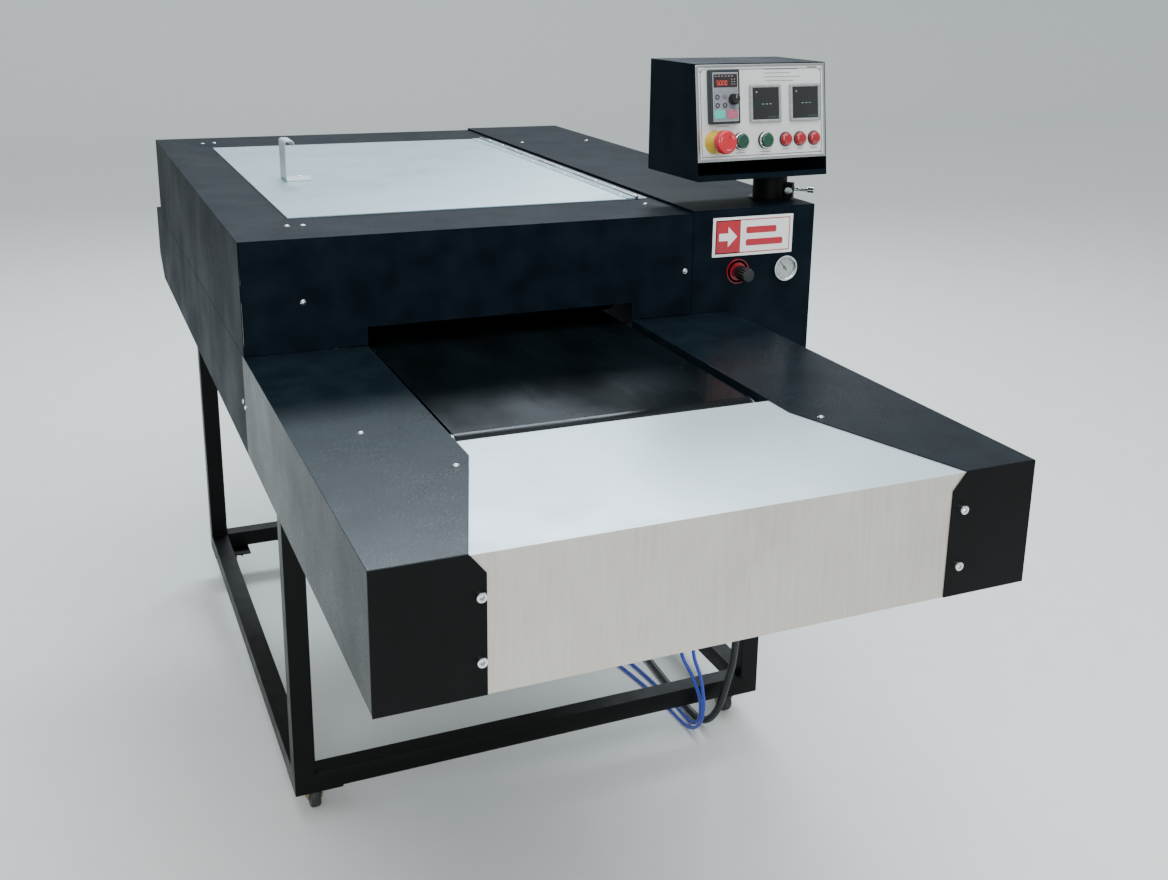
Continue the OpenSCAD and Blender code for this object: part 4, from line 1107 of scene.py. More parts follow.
@dataclass
class Cords(Part):
    """The two air hoses and the mains cable, with its coil, its plug and the fittings they leave by."""

    datum: Datum
    hose: float = 0.008
    cable: float = 0.016
    hose_left: tuple[tuple[float, float, float], ...] = (
        (848, 905, 776), (848, 905, 735), (849, 905, 660), (850, 905, 560), (852, 905, 450), (855, 905, 340),
        (859, 905, 262), (867, 905, 212), (880, 905, 183), (894, 905, 155), (907, 905, 120), (915, 905, 90),
        (919, 909, 62), (921, 919, 37), (923, 937, 18), (924, 960, 7), (925, 990, 4), (925, 1040, 4),
        (922, 1110, 4), (915, 1190, 4), (905, 1270, 4), (893, 1345, 4),
    )
    hose_right: tuple[tuple[float, float, float], ...] = (
        (874, 888, 776), (874, 888, 735), (874, 888, 660), (875, 888, 560), (876, 888, 450), (878, 888, 340),
        (881, 888, 270), (886, 888, 217), (896, 888, 185), (905, 888, 158), (911, 888, 125), (915, 888, 92),
        (915, 892, 64), (914, 901, 39), (912, 918, 20), (910, 941, 8), (908, 970, 4), (905, 1030, 4),
        (898, 1110, 4), (887, 1190, 4), (873, 1270, 4), (858, 1340, 4),
    )
    cable_route: tuple[tuple[float, float, float], ...] = (
        (985, 893, 736), (985, 893, 690), (986, 893, 600), (988, 893, 500), (990, 893, 400), (991, 893, 310),
        (989, 893, 230), (984, 893, 175), (974, 893, 135), (963, 893, 98), (955, 900, 64), (949, 918, 35),
        (945, 946, 15), (943, 982, 8), (943, 1050, 8), (947, 1140, 8), (952, 1240, 8), (954, 1340, 8),
        (954, 1430, 8), (954, 1500, 8),
    )

    def line(self, name: str, path: Array, width: float, finish: Finish) -> bpy.types.Object:
        """A round curve along a path, in its finish."""
        data = bpy.data.curves.new(name, "CURVE")
        data.dimensions = "3D"
        data.bevel_depth = width / 2
        data.bevel_resolution = 4
        data.use_fill_caps = True
        spline = data.splines.new("POLY")
        spline.points.add(len(path) - 1)
        spline.points.foreach_set("co", np.column_stack([path, np.ones(len(path))]).ravel())
        spline.use_smooth = True
        data.materials.append(finish.material())
        made = bpy.data.objects.new(name, data)
        bpy.context.scene.collection.objects.link(made)
        return made

    def coil(self) -> Array:
        """Four turns about the coil's middle: two drawing in on the floor, then two drawing out on top.

        The radius falls by one diameter a turn on the lower layer and grows again on the upper one; between
        them the cable climbs one diameter over a sixth of a turn.
        """
        low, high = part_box("mains_coil")
        middle = (np.array(low) + np.array(high)) / 2
        outer = (high.x - low.x) / 2 - self.cable / 2
        inner = outer - 2 * self.cable
        turn = np.linspace(0, 8 * math.pi, 192)[1:]
        share = np.where(turn < 4 * math.pi, turn / (4 * math.pi), 1)
        back = np.clip((turn - 4.33 * math.pi) / (3.67 * math.pi), 0, 1)
        radius = outer + (inner - outer) * (share - back)
        climb = np.clip((turn - 4 * math.pi) / (math.pi / 3), 0, 1)
        level = self.cable * (0.5 + climb * climb * (3 - 2 * climb))
        return np.column_stack([middle[0] + radius * np.cos(turn), middle[1] + radius * np.sin(turn), level])

    def hoses(self) -> None:
        """Two polyurethane air hoses that hang from their fittings and lie on the floor."""
        for name, node, points in (
            ("air_hose_1", "air_hose_left", self.hose_left), ("air_hose_2", "air_hose_right", self.hose_right)
        ):
            path = smooth_route(self.datum.floor_route(points))
            piece = self.line(name, path, self.hose, HOSE_BLUE)
            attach(piece, "machine")
            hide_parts(node)

    def mains(self) -> None:
        """The rubber mains cable from its gland to the floor, round its coil and into its plug."""
        run = smooth_route(self.datum.floor_route(self.cable_route))
        low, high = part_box("mains_plug")
        tail = np.array([(low.x + high.x) / 2, low.y, (low.z + high.z) / 2])
        coil = self.coil()
        last = np.linspace(coil[-1], tail + (0, 0.004, 0), 6)[1:]
        path = np.vstack([run, coil, last])
        piece = self.line("mains_lead", path, self.cable, SHEATH)
        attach(piece, "machine")
        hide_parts("mains_cable", "mains_coil")
        plug = self.plug(tail, high)
        self.tie(coil)

    def plug(self, tail: Array, high: Vector) -> list[bpy.types.Object]:
        """The moulded plug: a ribbed tail, a grip that swells to the face, and three round pins."""
        radius = high.x - tail[0]
        reach = high.y - tail[1]
        face = reach - 0.02
        ribs = np.linspace(0, 0.03, 13)
        ridge = 0.009 + 0.0045 * ribs / 0.03 + 0.0009 * np.cos(np.arange(13) * math.pi)
        profile = [
            (0, 0), *zip(ridge, ribs), (radius - 0.008, 0.036), (radius - 0.001, 0.044), (radius, 0.05)
        ]
        profile += [
            (radius, face - 0.003), (radius - 0.0008, face - 0.0008), (radius - 0.003, face), (0, face)
        ]
        grip = shell("mains_plug_body", moved(lathe_rings(profile, 48, 0.0008, 16), tail, Facing.BACK.value))
        self.dress(grip, BLACK_PLASTIC, "machine", "cable_black", ["mains_plug"])
        pins = []
        for turn in np.linspace(0, 2 * math.pi, 3, endpoint=False) + math.pi / 2:
            pin = lathe_rings([(0, 0), (0.003, 0), (0.003, 0.0185), (0.0022, 0.02), (0, 0.02)], 16)
            at = tail + (0.011 * math.cos(turn), face - 0.0002, 0.011 * math.sin(turn))
            pins.append(shell("pin", moved(pin, at, Facing.BACK.value)))
        return [grip, self.dress(joined("mains_plug_pins", pins), CHROME, "machine", "cable_black")]

    def tie(self, coil: Array) -> bpy.types.Object:
        """A strap round the coil's section, on its left, which holds the turns together."""
        low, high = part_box("mains_coil")
        middle = (np.array(low) + np.array(high)) / 2
        outer = (high.x - low.x) / 2
        width = 3 * self.cable - 0.001
        strip = frame_rings(
            width, high.z - 0.0004, 0.006, np.array([(0, 0), (0, 0.012), (0.001, 0.012), (0.001, 0)])
        )
        at = (middle[0] - outer + width / 2 + 0.0005, middle[1] - 0.006, high.z / 2)
        strap = shell("coil_tie", moved(strip, at, Facing.BACK.value), closed=True)
        return self.dress(strap, BLACK_PLASTIC, "machine", "cable_black")

    def build(self) -> None:
        """Makes the hoses, the mains cable and their fittings."""
        self.hoses()
        self.mains()
        self.soften("glands", "cord_fittings", BLACK_PLASTIC, 0.5)


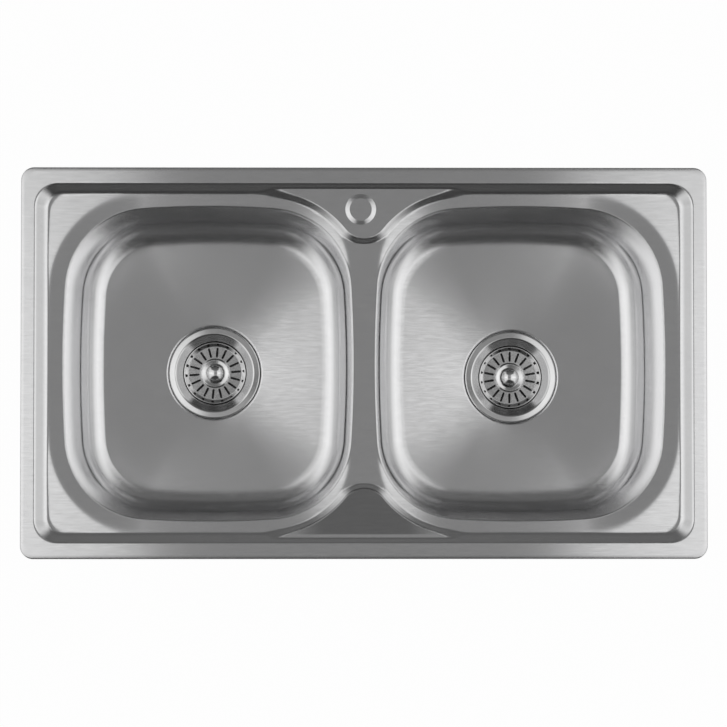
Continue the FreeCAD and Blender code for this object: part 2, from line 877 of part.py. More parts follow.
def waste_body(place):
    """Moulded cup below the bowl with a funnel, a threaded outlet and a ribbed hub."""
    label = f"{place}_waste_body"
    inner = cell("body_inner_radius")
    wall = cell("body_wall")
    rim_under = body_top - cell("body_rim_thickness")
    side_foot = body_top - cell("body_side")
    funnel_foot = side_foot - cell("funnel_depth")
    outlet_end = funnel_foot - cell("outlet_length")
    body = turned(
        label,
        [
            (inner, body_top),
            (inner, side_foot),
            (cell("outlet_bore"), funnel_foot),
            (cell("outlet_bore"), outlet_end),
            (cell("outlet_radius"), outlet_end),
            (cell("outlet_radius"), funnel_foot - wall),
            (inner + wall, side_foot - wall),
            (inner + wall, rim_under),
            (cell("body_rim_radius"), rim_under),
            (cell("body_rim_radius"), body_top),
        ],
    )
    hub_top = port_floor - cup_steel - cell("hub_gap")
    reach = inner + wall / 2
    half = cell("rib_width") / 2
    for name, half_x, half_y in (("long", reach, half), ("cross", half, reach)):
        rib = [(half_x, -half_y), (half_x, half_y), (-half_x, half_y), (-half_x, -half_y)]
        sketch = outline_sketch(body, f"{label}_{name}_rib", hub_top, rib)
        pad(body, sketch, cell("rib_height"), True)
    hub = sketch_on(body, f"{label}_hub", level=hub_top)
    draw_circle(hub, 0.0, 0.0, cell("hub_radius"))
    pad(body, hub, cell("hub_length"), True)
    bore = sketch_on(body, f"{label}_bore", level=hub_top)
    draw_circle(bore, 0.0, 0.0, cell("insert_radius"))
    pocket(body, bore, cell("insert_length"))
    return body


def centre_screw(place):
    """Screw that pulls the flange and the waste body together through the bowl."""
    hub_top = port_floor - cup_steel - cell("hub_gap")
    head = cell("screw_head_radius")
    tip = hub_top - cell("insert_length") + cell("screw_clearance")
    return turned(
        f"{place}_centre_screw",
        [
            (0.0, tip),
            (screw, tip),
            (screw, port_floor),
            (head, port_floor),
            (head, port_floor + cell("screw_head_height") - cell("screw_clearance")),
            (0.0, port_floor + cell("screw_head_height") - cell("screw_clearance")),
        ],
    )


def thread_insert(place):
    """Brass thread pressed into the hub."""
    hub_top = port_floor - cup_steel - cell("hub_gap")
    bore = screw + cell("thread_clearance")
    foot = hub_top - cell("insert_length")
    return ring_body(f"{place}_thread_insert", bore, cell("insert_radius"), foot, hub_top)


# ---------------------------------------------------------------- removable basket
basket_sheet = cell("basket_sheet")
basket_floor = -cell("basket_floor_drop")
boss_top = derive("boss_top", basket_floor + cell("boss_height"))
stem = cell("stem_radius")
stopper_top = derive("stopper_top", cup_floor + cell("stopper_thickness"))
stem_top = derive("stem_top", boss_top + cell("knob_neck_height") + cell("knob_thread_depth"))


def basket_cup(place):
    """Dished strainer with a beaded rim, a raised middle and a ring of radial slots."""
    label = f"{place}_basket_cup"
    bead = cell("basket_bead")
    rim = throat - cell("basket_clearance")
    bead_level = -cell("basket_rim_drop") - bead
    floor_edge = cell("basket_floor_radius")
    boss = cell("boss_radius")
    boss_upper = boss - cell("boss_slope")
    hole = stem + cell("stem_running_gap")
    body = turned(
        label,
        [
            (rim, bead_level, rim - bead, bead_level, bead),
            (rim - bead, bead_level + bead, rim - bead, bead_level, bead),
            (rim - bead * 2, bead_level),
            (floor_edge, basket_floor),
            (boss, basket_floor),
            (boss_upper, boss_top),
            (hole, boss_top),
            (hole, boss_top - basket_sheet),
            (boss_upper - basket_sheet, boss_top - basket_sheet),
            (boss - basket_sheet, basket_floor - basket_sheet),
            (floor_edge + basket_sheet, basket_floor - basket_sheet),
            (rim - bead, bead_level - bead),
            (rim, bead_level - bead),
        ],
    )
    half = cell("slot_width") / 2
    inner = cell("slot_inner")
    outer = cell("slot_outer")
    slot = [(half, inner), (half, outer), (-half, outer), (-half, inner)]
    sketch = outline_sketch(body, f"{label}_slot", basket_floor, slot)
    cut = pocket(body, sketch, basket_sheet)
    document.recompute()
    round_pattern(body, cut, cell("slot_count"))
    return body


def basket_stem(place):
    """Turned stem: riveted foot, collar under the cup and a threaded top end."""
    collar = cell("stem_collar")
    foot = cell("stem_foot_radius")
    foot_level = cup_floor - cell("stem_foot_height")
    return turned(
        f"{place}_basket_stem",
        [
            (0.0, foot_level),
            (foot, foot_level),
            (foot, cup_floor),
            (stem, cup_floor),
            (stem, stopper_top),
            (collar, stopper_top),
            (collar, boss_top - basket_sheet),
            (stem, boss_top - basket_sheet),
            (stem, stem_top),
            (0.0, stem_top),
        ],
    )


def basket_knob(place):
    """Domed knob screwed on the stem."""
    radius = cell("knob_radius")
    neck = cell("knob_neck")
    head_level = boss_top + cell("knob_neck_height")
    edge_level = head_level + cell("knob_edge")
    dome = cell("knob_dome")
    dome_radius = (radius * radius + dome * dome) / (2 * dome)
    crown = edge_level + dome
    return turned(
        f"{place}_basket_knob",
        [
            (stem, boss_top),
            (neck, boss_top),
            (neck, head_level),
            (radius, head_level),
            (radius, edge_level, 0.0, crown - dome_radius, dome_radius),
            (0.0, crown),
            (0.0, stem_top),
            (stem, stem_top),
        ],
    )


# ---------------------------------------------------------------- assembly
nodes = {}


def keep(item):
    nodes[item.Label] = item
    return item


keep(sink_deck())
keep(rim_seal())
for place, side in (("left", -1), ("right", 1)):
    keep(bowl(place, side))
    keep(sound_pad(place, side))
    keep(clip_rail(f"back_{place}_rail", cell("long_rail"), bowl_x * side, rail_y, 0.0))
    keep(clip_rail(f"front_{place}_rail", cell("long_rail"), bowl_x * side, -rail_y, 180.0))
    keep(clip_rail(f"{place}_rail", cell("side_rail"), rail_x * side, 0.0, -90.0 * side))

    waste = [
        strainer_flange(place),
        ring_body(
            f"{place}_flange_seal",
            cell("flange_seal_inner"),
            flange_radius - cup_steel - cell("flange_seal_gap"),
            seat_face,
            -cup_steel,
        ),
        ring_body(
            f"{place}_body_seal",
            cell("body_seal_inner"),
            cell("body_seal_radius"),
            body_top,
            seat_face - steel,
        ),
        waste_body(place),
        centre_screw(place),
        thread_insert(place),
        basket_stem(place),
        ring_body(
            f"{place}_basket_stopper",
            stem + cell("stem_running_gap"),
            cell("stopper_radius"),
            cup_floor,
            stopper_top,
        ),
        basket_knob(place),
    ]
    for piece in waste:
        keep(move(piece, bowl_x * side, drain_y[place], floor_level))
    slot_turn = cell(f"{place}_slot_turn")
    keep(move(basket_cup(place), bowl_x * side, drain_y[place], floor_level, slot_turn))

masters = {"clip_bolts": clip_bolt(), "clip_claws": clip_claw(), "clip_nuts": clip_nut()}
document.recompute()
for label, master in masters.items():
    keep(clip_group(label, master))
document.recompute()

# ---------------------------------------------------------------- check and write
for item in document.Objects:
    for state in item.State:
        if state in ("Invalid", "Error"):
            raise RuntimeError(f"{item.Name} is {state}: {item.getStatusString()}")
for name, item in nodes.items():
    if item.Shape.isNull() or not item.Shape.isValid():
        raise RuntimeError(f"{name} has no valid shape")

os.makedirs("parts", exist_ok=True)
for name, item in nodes.items():
    item.Shape.exportStep(os.path.join("parts", f"{name}.step"))
    box = item.Shape.BoundBox
    solids = len(item.Shape.Solids)
    print(f"{name}: {solids} solid(s), {item.Shape.Volume:.0f} mm3, z {box.ZMin:.1f} to {box.ZMax:.1f}")
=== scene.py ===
import math

import bmesh
import bpy
from mathutils import Matrix, Vector


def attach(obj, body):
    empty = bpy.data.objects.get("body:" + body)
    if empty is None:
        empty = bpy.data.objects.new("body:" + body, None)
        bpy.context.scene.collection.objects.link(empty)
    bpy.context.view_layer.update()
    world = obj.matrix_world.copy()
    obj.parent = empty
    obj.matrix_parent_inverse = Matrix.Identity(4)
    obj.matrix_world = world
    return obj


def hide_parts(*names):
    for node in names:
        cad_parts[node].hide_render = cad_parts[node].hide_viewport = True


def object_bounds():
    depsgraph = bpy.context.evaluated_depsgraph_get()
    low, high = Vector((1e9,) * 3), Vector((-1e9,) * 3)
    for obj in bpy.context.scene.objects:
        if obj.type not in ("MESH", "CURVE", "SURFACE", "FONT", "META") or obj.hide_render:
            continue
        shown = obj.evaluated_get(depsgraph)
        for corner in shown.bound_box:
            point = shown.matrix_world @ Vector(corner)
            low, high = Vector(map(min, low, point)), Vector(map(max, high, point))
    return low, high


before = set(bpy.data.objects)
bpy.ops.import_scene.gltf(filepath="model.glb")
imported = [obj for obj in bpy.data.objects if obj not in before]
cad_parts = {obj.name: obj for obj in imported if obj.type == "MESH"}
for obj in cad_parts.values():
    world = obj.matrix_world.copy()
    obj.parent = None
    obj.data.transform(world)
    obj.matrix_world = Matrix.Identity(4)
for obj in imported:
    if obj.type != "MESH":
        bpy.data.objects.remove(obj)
cad_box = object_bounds()

# ------------------------------------------------------------------------------ drawn bowls
# Two deep bowls, each drawn from 0.8 mm stainless sheet.  A rolled lip runs into walls that
# stand almost upright, and the floor falls a few millimetres to the pressed drain seat.
SHEET = 0.0008
DECK_LEVEL = -0.0040
FLOOR_LEVEL = -0.1770
BOWL_MIDDLE = {"left": Vector((-0.1775, -0.0005)), "right": Vector((0.1775, -0.0005))}
DRAIN_MIDDLE = {"left": Vector((-0.1775, -0.0070)), "right": Vector((0.1775, -0.0120))}
WELD_LINE = 0.0019
WELD_SINK = 0.0009

bowl_corner = Vector((0.0680, 0.0827))
bowl_corner_radius = 0.0935
bowl_side_arc = (-1.2986, 1.4626)
bowl_front_arc = (-0.9214, 1.0999)
bowl_side_turn = math.atan2(bowl_corner.y, bowl_corner.x - bowl_side_arc[0])
bowl_front_turn = math.atan2(bowl_corner.y - bowl_front_arc[0], bowl_corner.x)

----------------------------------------

» **Set problem**
Starting at the first line of the records above, please copy each line exactly until you reach the line containing "two air hoses". Include that line and stop there.

» **Reply to the exercise**
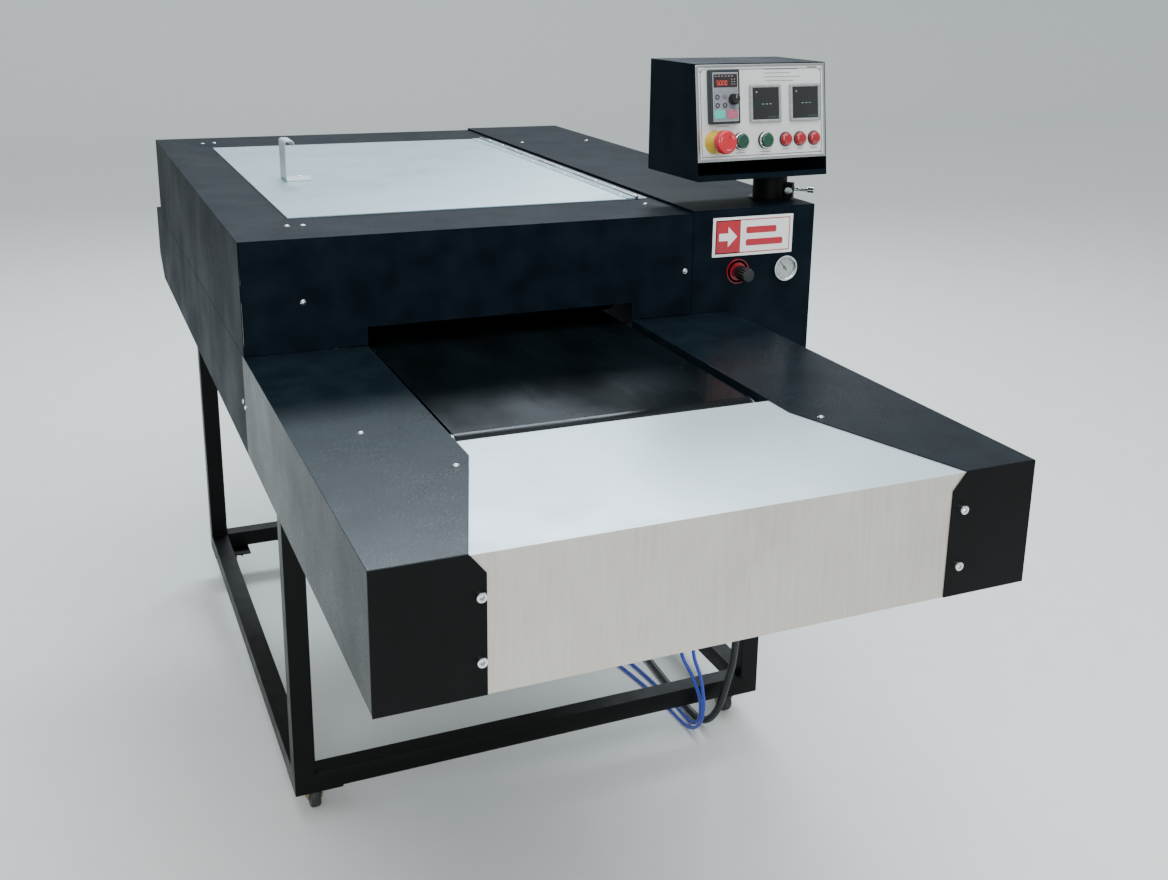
Continue the OpenSCAD and Blender code for this object: part 4, from line 1107 of scene.py. More parts follow.
@dataclass
class Cords(Part):
    """The two air hoses and the mains cable, with its coil, its plug and the fittings they leave by."""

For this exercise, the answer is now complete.